What is Dengue Fever?

Dengue fever is caused by a virus which is transmitted by an infected Aedes mosquito – Aedes aegypti and Aedes albopictus. Mosquitoes become infected when they bite infected humans, and later transmit infection to other people they bite.

The disease usually is self-limiting but in some people can present with life-threatening complications such as Dengue Haemorrhagic Fever and Dengue Shock Syndrome.



The symptoms usually develop within 4-7 days after being bitten by an infected mosquito. Symptoms of classic dengue include:

  • High fever (up to 40.6 C)
  • Severe headache with retro-orbital (behind the eye) pain
  • Severe joint and muscle pain
  • Nausea and vomiting
  • Body rash which appears on day 3 or 4

Dengue Hemorrhagic Fever is a severe form of dengue fever which can result in death and is characterized by severe bleeding from the nose, gums, or under the skin causing purplish bruises.

Dengue Shock Syndrome is the most severe form which usually occurs in children having a re-infection and is sometimes fatal. It often presents with massive bleeding and shock (very low blood pressure).



Dengue fever is diagnosed by doing two blood tests 2 to 3 weeks apart which will determine if the blood samples contain antibodies to the virus.



There is no specific treatment for dengue fever and most people recover within 2 weeks. To help with recovery, general measures include:

  • Getting plenty of bed rest
  • Drinking lots of fluids
  • Taking medicine to reduce fever. Avoid aspirin but paracetamol is considered safe.

For severe dengue symptoms including shock and coma, hospitalization and aggressive emergency treatment with fluid and electrolyte replacement may be necessary to save lives.



Most people with dengue fever recover completely within 2 weeks. The more clinically severe dengue hemorrhagic fever and dengue shock syndromes can result in vascular (blood vessel) and liver damage and can be life-threatening.



The best way to prevent dengue fever is by taking precautions to avoid being bitten by mosquitoes, which include:

Using a mosquito repellent containing DEET, or oil of lemon and eucalyptus.

Dressing in protective clothing during the day-long-sleeved shirts, long pants, socks, and shoes especially in early morning hours before daybreak and in the late afternoon after dark.

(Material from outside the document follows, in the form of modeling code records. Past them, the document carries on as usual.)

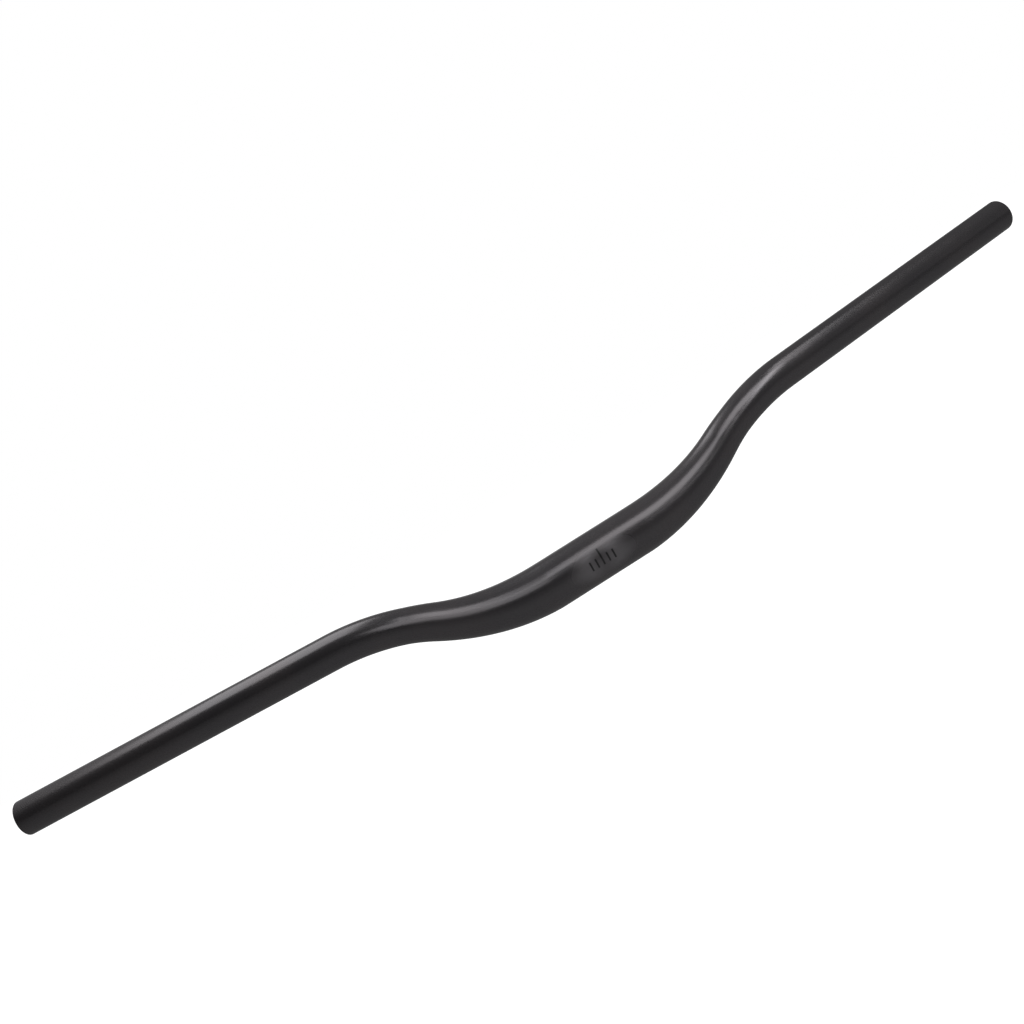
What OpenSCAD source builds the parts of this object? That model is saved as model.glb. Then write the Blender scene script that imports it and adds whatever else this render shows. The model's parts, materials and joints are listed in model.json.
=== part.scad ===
// Riser handlebar: one butted tube, drawn down from the middle to the grips and bent twice on each side.
// The stem holds the middle, whose centre is the origin. X runs along the bar, the bicycle's front is
// towards -Y, and +Z is up.

/* [Shape] */
// Width between the centres of the two ends
bar_width = 750; // [680:5:800]
// Angle at which the tube climbs between its lower and its upper bend, in degrees
rise_angle = 27.5; // [15:0.5:35]
// Angle by which each grip points back, in degrees
back_sweep = 9; // [4:0.5:12]
// Angle by which each grip points up, in degrees
up_sweep = 3; // [0:0.5:7]

/* [Bends] */
// Length of the straight middle, where the stem clamps
clamp_length = 60; // [46:1:80]
// Radius of each lower bend, on the tube's axis
lower_bend_r = 160; // [100:5:200]
// Radius of each upper bend, on the tube's axis
upper_bend_r = 145; // [100:5:200]

/* [Tube] */
// Outer diameter of the middle
clamp_d = 31.8; // [25.4:0.1:35]
// Outer diameter of each grip
grip_d = 22.2; // [20:0.1:24]
// Length of full diameter that runs on into each lower bend
shoulder_length = 4; // [0:1:20]
// Length along the axis over which the tube is drawn down
taper_length = 91; // [60:1:140]
// Wall of the middle
clamp_wall = 2.8; // [2:0.1:4]
// Wall of each grip
grip_wall = 2; // [1.6:0.1:3]

/* [Ends] */
// Radius of the rounded outer edge at each end
end_round = 1; // [0.4:0.1:1.4]
// Chamfer at the mouth of the bore at each end
mouth_chamfer = 0.4; // [0.2:0.1:0.8]

/* [Detail] */
// Number of sides round each bent length
sides = 40; // [24:4:80]
// Number of steps along each bent length
steps = 20; // [12:1:40]

/* [Hidden] */
$fn = 96;

// Length by which a bent length runs on along the round tube that it joins
overlap = 1;
// Step outwards from that tube's skins to those of the bent length, whose flats would else cut its circles
joint_step = 0.02;

clamp_r = clamp_d / 2;
grip_r = grip_d / 2;
bore_r = grip_r - grip_wall;

// Directions of the tube at its middle, on the climb and at the right grip
middle_dir = [1, 0, 0];
climb_dir = [cos(rise_angle), 0, sin(rise_angle)];
grip_dir = [cos(up_sweep) * cos(back_sweep), cos(up_sweep) * sin(back_sweep), sin(up_sweep)];

// Degrees turned over a length of arc, and length of the arc that turns from one direction to another
function degrees_of(length, r) = length / r * 180 / PI;
function arc_length(from, to, r) = acos(from * to) * PI / 180 * r;
// Direction at right angles to from, on the side of to
function inward(from, to) = let (v = to - (from * to) * from) v / norm(v);
// Place and direction on an arc that starts at a place and has turned by some degrees
function arc_point(start, from, to, r, turned) =
    start + r * (sin(turned) * from + (1 - cos(turned)) * inward(from, to));
function arc_dir(from, to, turned) = cos(turned) * from + sin(turned) * inward(from, to);

// Distances along the axis from the middle to the start of each bend and to the end of the last
lower_s = clamp_length / 2;
upper_s = lower_s + arc_length(middle_dir, climb_dir, lower_bend_r);
straight_s = upper_s + arc_length(climb_dir, grip_dir, upper_bend_r);
taper_s = lower_s + shoulder_length;
// The grip starts where both the bends and the taper have ended
grip_s = max(straight_s, taper_s + taper_length);

// Places of those bends on the axis
lower_at = lower_s * middle_dir;
upper_at = arc_point(lower_at, middle_dir, climb_dir, lower_bend_r, degrees_of(upper_s - lower_s, lower_bend_r));
straight_at = arc_point(upper_at, climb_dir, grip_dir, upper_bend_r,
    degrees_of(straight_s - upper_s, upper_bend_r));

// Place and direction of the axis at a distance from the middle
function axis_point(s) =
    s < lower_s ? s * middle_dir :
    s < upper_s ? arc_point(lower_at, middle_dir, climb_dir, lower_bend_r, degrees_of(s - lower_s, lower_bend_r)) :
    s < straight_s ? arc_point(upper_at, climb_dir, grip_dir, upper_bend_r, degrees_of(s - upper_s, upper_bend_r)) :
    straight_at + (s - straight_s) * grip_dir;
function axis_dir(s) =
    s < lower_s ? middle_dir :
    s < upper_s ? arc_dir(middle_dir, climb_dir, degrees_of(s - lower_s, lower_bend_r)) :
    s < straight_s ? arc_dir(climb_dir, grip_dir, degrees_of(s - upper_s, upper_bend_r)) :
    grip_dir;

grip_length = (bar_width / 2 - axis_point(grip_s).x) / grip_dir.x;

// Share of the taper that is done at a distance from the middle: half of it even, half of it eased at its ends
function drawn(s) = let (t = min(max((s - taper_s) / taper_length, 0), 1)) (t + t * t * (3 - 2 * t)) / 2;
function outer_r(s) = clamp_r + (grip_r - clamp_r) * drawn(s);
function wall(s) = clamp_wall + (grip_wall - clamp_wall) * drawn(s);

// Ring of points round the axis
function ring(s, r) =
    let (dir = axis_dir(s), side = cross([0, 1, 0], dir), u = side / norm(side), v = cross(dir, u))
    [for (k = [0 : sides - 1]) axis_point(s) + r * (cos(360 * k / sides) * u + sin(360 * k / sides) * v)];
// Rings whose flats lie the joint's step outside the wall's two skins
function outer_ring(s) = ring(s, (outer_r(s) + joint_step) / cos(180 / sides));
function inner_ring(s) = ring(s, (outer_r(s) - wall(s) + joint_step) / cos(180 / sides));

// Straight middle
module clamp_tube() {
    rotate([0, 90, 0])
        rotate_extrude()
            translate([clamp_r - clamp_wall, -clamp_length / 2])
                square([clamp_wall, clamp_length]);
}

// Tapered wall that follows both bends, lofted through pairs of rings
module bent_tube() {
    // No ring lies in the end plane of a round tube, where its polygon would meet the tube's circle
    first_s = lower_s + overlap;
    last_s = grip_s - overlap;
    stations = concat(
        [lower_s - overlap],
        [for (i = [0 : steps]) first_s + (last_s - first_s) * i / steps],
        [grip_s + overlap]
    );
    rings = len(stations);
    outer = [for (s = stations) each outer_ring(s)];
    inner = [for (s = stations) each inner_ring(s)];
    function at(i, k) = i * sides + k % sides;
    function inner_at(i, k) = len(outer) + at(i, k);
    last = rings - 1;
    polyhedron(
        points = concat(outer, inner),
        faces = concat(
            [for (i = [0 : last - 1]) for (k = [0 : sides - 1])
                [at(i, k), at(i + 1, k), at(i + 1, k + 1), at(i, k + 1)]],
            [for (i = [0 : last - 1]) for (k = [0 : sides - 1])
                [inner_at(i, k), inner_at(i, k + 1), inner_at(i + 1, k + 1), inner_at(i + 1, k)]],
            [for (k = [0 : sides - 1]) [at(0, k), at(0, k + 1), inner_at(0, k + 1), inner_at(0, k)]],
            [for (k = [0 : sides - 1])
                [at(last, k), inner_at(last, k), inner_at(last, k + 1), at(last, k + 1)]]
        )
    );
}

// Straight grip, open at its end
module grip_tube() {
    translate(axis_point(grip_s))
        rotate([0, 90 - up_sweep, back_sweep])
            rotate_extrude()
                polygon(concat(
                    [[bore_r, 0], [grip_r, 0]],
                    [for (a = [0 : 15 : 90])
                        [grip_r - end_round * (1 - cos(a)), grip_length - end_round * (1 - sin(a))]],
                    [[bore_r + mouth_chamfer, grip_length], [bore_r, grip_length - mouth_chamfer]]
                ));
}

// The whole tube, which is one piece
module handlebar() {
    color([0.17, 0.16, 0.17])
        union() {
            clamp_tube();
            for (side = [0, 1])
                mirror([side, 0, 0]) {
                    bent_tube();
                    grip_tube();
                }
        }
}

handlebar();
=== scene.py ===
import json
from math import acos, asin, atan2, ceil, cos, pi, radians, sin
from typing import NamedTuple

import bpy
from bpy.props import FloatProperty, FloatVectorProperty, IntProperty, PointerProperty
from bpy.types import Operator, Panel, PropertyGroup
from mathutils import Matrix, Vector


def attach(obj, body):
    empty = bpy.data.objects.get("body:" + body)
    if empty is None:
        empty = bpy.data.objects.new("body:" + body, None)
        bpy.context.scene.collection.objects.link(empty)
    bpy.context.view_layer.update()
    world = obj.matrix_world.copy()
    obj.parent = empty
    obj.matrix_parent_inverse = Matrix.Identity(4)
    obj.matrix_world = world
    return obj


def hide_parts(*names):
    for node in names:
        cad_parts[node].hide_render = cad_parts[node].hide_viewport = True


bl_info = {
    "name": "Riser Handlebar",
    "version": (1, 0, 0),
    "blender": (4, 5, 0),
    "location": "View3D > Sidebar > Handlebar",
    "description": "Dresses a packed riser handlebar in its satin black finish, in a plain studio",
    "category": "Add Mesh",
}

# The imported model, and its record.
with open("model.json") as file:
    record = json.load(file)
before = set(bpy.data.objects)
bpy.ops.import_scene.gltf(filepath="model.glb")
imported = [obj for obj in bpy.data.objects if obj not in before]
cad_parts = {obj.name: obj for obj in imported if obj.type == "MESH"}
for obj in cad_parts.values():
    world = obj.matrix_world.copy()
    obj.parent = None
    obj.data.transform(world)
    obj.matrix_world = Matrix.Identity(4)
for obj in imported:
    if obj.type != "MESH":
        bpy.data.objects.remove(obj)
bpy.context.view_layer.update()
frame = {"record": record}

BODY = "root"
NODE = "handlebar"
MM = 0.001

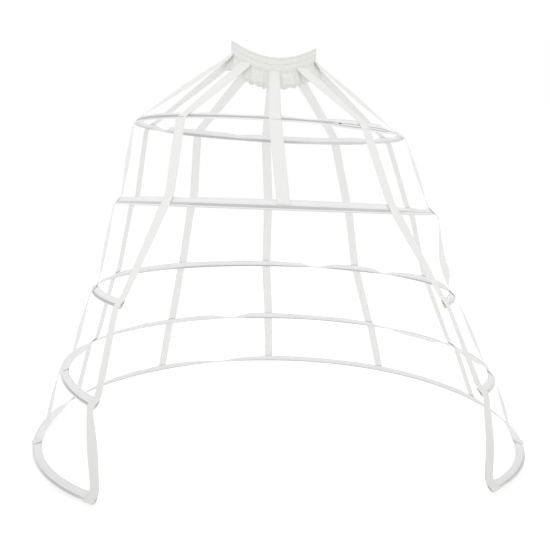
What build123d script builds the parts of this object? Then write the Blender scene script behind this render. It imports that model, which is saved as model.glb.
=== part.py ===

Keeping unscreened windows and doors closed. Getting rid of areas where mosquitoes breed, such as standing water in flower pots, containers, and bamboo poles

Another way is to eat a healthy diet and exercise to keep your immune system working at its best. The immune system of a trained person works better to fight chronic and acute disease than the immune system of a sedentary person. Regardless of the age, sex health status, being more physically active will have a positive impact on physiology and how the body works internally.